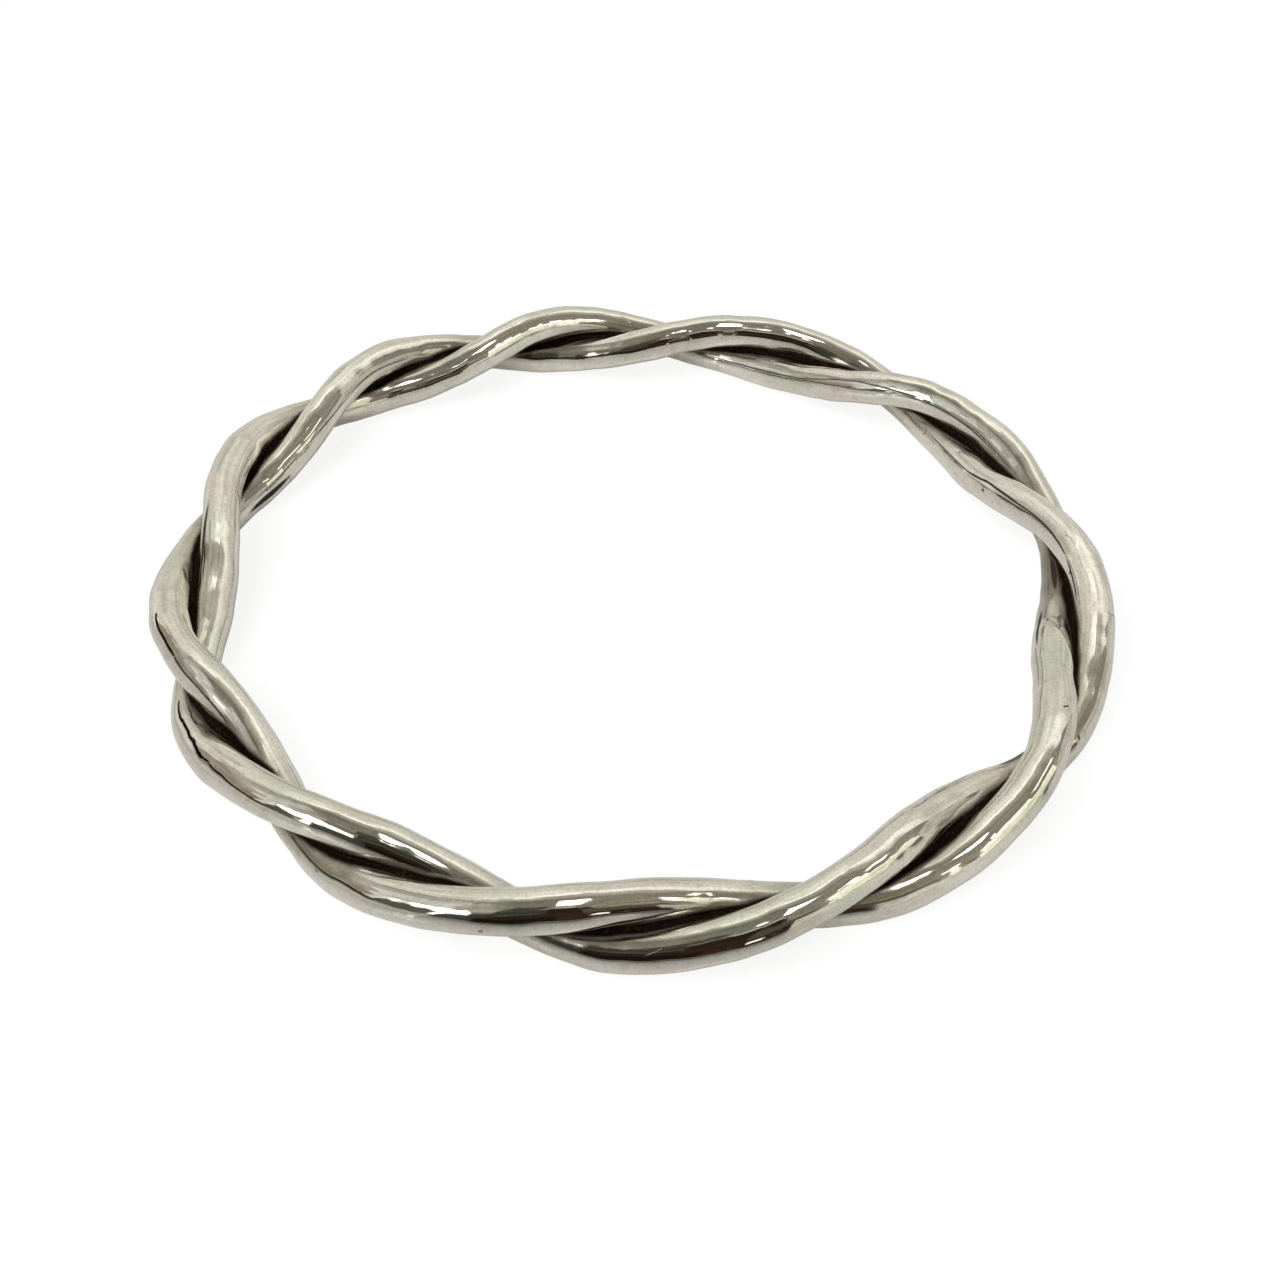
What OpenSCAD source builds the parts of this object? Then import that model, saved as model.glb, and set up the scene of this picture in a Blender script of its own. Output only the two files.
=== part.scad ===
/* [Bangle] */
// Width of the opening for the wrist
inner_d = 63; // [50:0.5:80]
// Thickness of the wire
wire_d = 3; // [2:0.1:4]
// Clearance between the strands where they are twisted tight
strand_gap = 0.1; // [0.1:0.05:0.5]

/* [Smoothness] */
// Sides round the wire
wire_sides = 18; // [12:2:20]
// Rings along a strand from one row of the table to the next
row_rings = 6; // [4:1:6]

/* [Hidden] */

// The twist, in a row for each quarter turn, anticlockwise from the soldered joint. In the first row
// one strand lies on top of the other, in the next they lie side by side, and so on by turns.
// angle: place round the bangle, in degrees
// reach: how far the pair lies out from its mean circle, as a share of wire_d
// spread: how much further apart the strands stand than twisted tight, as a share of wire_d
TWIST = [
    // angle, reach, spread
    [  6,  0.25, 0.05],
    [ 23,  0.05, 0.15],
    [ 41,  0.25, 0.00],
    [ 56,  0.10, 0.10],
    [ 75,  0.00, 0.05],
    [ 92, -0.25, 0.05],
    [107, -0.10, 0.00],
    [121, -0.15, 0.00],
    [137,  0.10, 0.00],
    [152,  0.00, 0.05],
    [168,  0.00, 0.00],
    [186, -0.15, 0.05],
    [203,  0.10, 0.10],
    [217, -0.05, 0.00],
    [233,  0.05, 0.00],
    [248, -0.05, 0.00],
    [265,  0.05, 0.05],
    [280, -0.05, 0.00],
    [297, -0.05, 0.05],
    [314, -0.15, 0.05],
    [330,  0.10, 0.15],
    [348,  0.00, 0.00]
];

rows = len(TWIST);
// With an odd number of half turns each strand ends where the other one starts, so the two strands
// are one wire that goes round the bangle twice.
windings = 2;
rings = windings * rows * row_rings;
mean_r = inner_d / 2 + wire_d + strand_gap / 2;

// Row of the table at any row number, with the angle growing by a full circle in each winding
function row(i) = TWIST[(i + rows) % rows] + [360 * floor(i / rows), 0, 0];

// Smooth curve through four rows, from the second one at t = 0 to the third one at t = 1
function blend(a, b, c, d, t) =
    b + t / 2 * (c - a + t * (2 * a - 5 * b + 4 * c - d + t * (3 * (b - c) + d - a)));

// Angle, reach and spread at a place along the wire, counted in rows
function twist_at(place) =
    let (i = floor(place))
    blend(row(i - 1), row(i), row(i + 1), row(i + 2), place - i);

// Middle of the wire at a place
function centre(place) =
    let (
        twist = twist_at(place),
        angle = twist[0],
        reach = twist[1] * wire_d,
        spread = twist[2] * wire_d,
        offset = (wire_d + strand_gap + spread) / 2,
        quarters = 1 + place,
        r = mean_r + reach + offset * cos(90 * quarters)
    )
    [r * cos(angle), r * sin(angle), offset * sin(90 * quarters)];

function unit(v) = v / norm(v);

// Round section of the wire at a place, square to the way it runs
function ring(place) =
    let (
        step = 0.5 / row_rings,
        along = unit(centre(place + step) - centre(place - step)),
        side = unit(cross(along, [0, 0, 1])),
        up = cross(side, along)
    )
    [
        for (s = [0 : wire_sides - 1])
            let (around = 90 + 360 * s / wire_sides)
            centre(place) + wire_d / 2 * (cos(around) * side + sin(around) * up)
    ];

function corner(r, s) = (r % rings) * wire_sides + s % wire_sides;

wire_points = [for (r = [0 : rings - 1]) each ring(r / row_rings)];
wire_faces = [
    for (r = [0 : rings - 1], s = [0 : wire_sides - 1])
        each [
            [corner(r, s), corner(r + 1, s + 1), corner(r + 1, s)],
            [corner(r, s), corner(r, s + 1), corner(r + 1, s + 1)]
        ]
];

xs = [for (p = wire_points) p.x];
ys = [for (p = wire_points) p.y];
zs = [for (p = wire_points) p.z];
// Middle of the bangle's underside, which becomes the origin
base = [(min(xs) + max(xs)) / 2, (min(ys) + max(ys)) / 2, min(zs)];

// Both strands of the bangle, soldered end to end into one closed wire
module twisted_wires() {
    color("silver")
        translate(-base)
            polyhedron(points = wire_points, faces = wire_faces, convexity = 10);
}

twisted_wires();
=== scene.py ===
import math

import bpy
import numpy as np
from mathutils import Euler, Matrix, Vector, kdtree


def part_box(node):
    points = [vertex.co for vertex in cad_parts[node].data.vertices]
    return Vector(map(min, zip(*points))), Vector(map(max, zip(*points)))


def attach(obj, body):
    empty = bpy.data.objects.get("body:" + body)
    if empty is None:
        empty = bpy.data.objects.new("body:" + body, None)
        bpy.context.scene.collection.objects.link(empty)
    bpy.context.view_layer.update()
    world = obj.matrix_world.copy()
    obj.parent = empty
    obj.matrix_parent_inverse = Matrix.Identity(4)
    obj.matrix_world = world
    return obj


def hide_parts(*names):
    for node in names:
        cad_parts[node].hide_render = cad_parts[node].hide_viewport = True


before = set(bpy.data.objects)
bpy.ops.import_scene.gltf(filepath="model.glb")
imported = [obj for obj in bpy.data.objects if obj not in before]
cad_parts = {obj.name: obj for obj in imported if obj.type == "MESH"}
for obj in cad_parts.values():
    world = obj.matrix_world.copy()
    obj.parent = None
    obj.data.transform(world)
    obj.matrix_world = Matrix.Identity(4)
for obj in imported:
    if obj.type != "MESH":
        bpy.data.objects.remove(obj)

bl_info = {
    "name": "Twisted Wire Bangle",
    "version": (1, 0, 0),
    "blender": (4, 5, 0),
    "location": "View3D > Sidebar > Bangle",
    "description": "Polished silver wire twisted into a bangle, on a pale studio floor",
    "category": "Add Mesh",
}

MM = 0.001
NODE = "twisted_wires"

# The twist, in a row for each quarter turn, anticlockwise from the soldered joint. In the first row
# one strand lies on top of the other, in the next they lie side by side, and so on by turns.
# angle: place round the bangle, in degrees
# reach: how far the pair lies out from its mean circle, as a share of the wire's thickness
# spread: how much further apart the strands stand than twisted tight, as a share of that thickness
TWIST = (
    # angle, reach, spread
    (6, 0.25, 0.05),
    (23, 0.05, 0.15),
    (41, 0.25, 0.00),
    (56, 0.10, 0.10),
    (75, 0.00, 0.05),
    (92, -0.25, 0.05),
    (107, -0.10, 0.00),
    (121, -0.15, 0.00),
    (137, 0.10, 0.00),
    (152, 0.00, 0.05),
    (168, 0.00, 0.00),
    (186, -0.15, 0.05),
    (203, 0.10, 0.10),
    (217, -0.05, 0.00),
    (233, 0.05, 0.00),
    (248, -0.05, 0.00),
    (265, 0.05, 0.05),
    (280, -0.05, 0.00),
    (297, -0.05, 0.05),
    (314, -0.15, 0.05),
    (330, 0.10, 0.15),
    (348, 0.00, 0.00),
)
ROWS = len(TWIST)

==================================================

Requirement> Reproduce the lines exactly, taking as the first line the one with "one closed wire" and as the last line the one with "obj.matrix_parent_inverse = Matrix.Identity(4)", and include nothing else.

Answer to the task>
// Both strands of the bangle, soldered end to end into one closed wire
module twisted_wires() {
    color("silver")
        translate(-base)
            polyhedron(points = wire_points, faces = wire_faces, convexity = 10);
}

twisted_wires();
=== scene.py ===
import math

import bpy
import numpy as np
from mathutils import Euler, Matrix, Vector, kdtree


def part_box(node):
    points = [vertex.co for vertex in cad_parts[node].data.vertices]
    return Vector(map(min, zip(*points))), Vector(map(max, zip(*points)))


def attach(obj, body):
    empty = bpy.data.objects.get("body:" + body)
    if empty is None:
        empty = bpy.data.objects.new("body:" + body, None)
        bpy.context.scene.collection.objects.link(empty)
    bpy.context.view_layer.update()
    world = obj.matrix_world.copy()
    obj.parent = empty
    obj.matrix_parent_inverse = Matrix.Identity(4)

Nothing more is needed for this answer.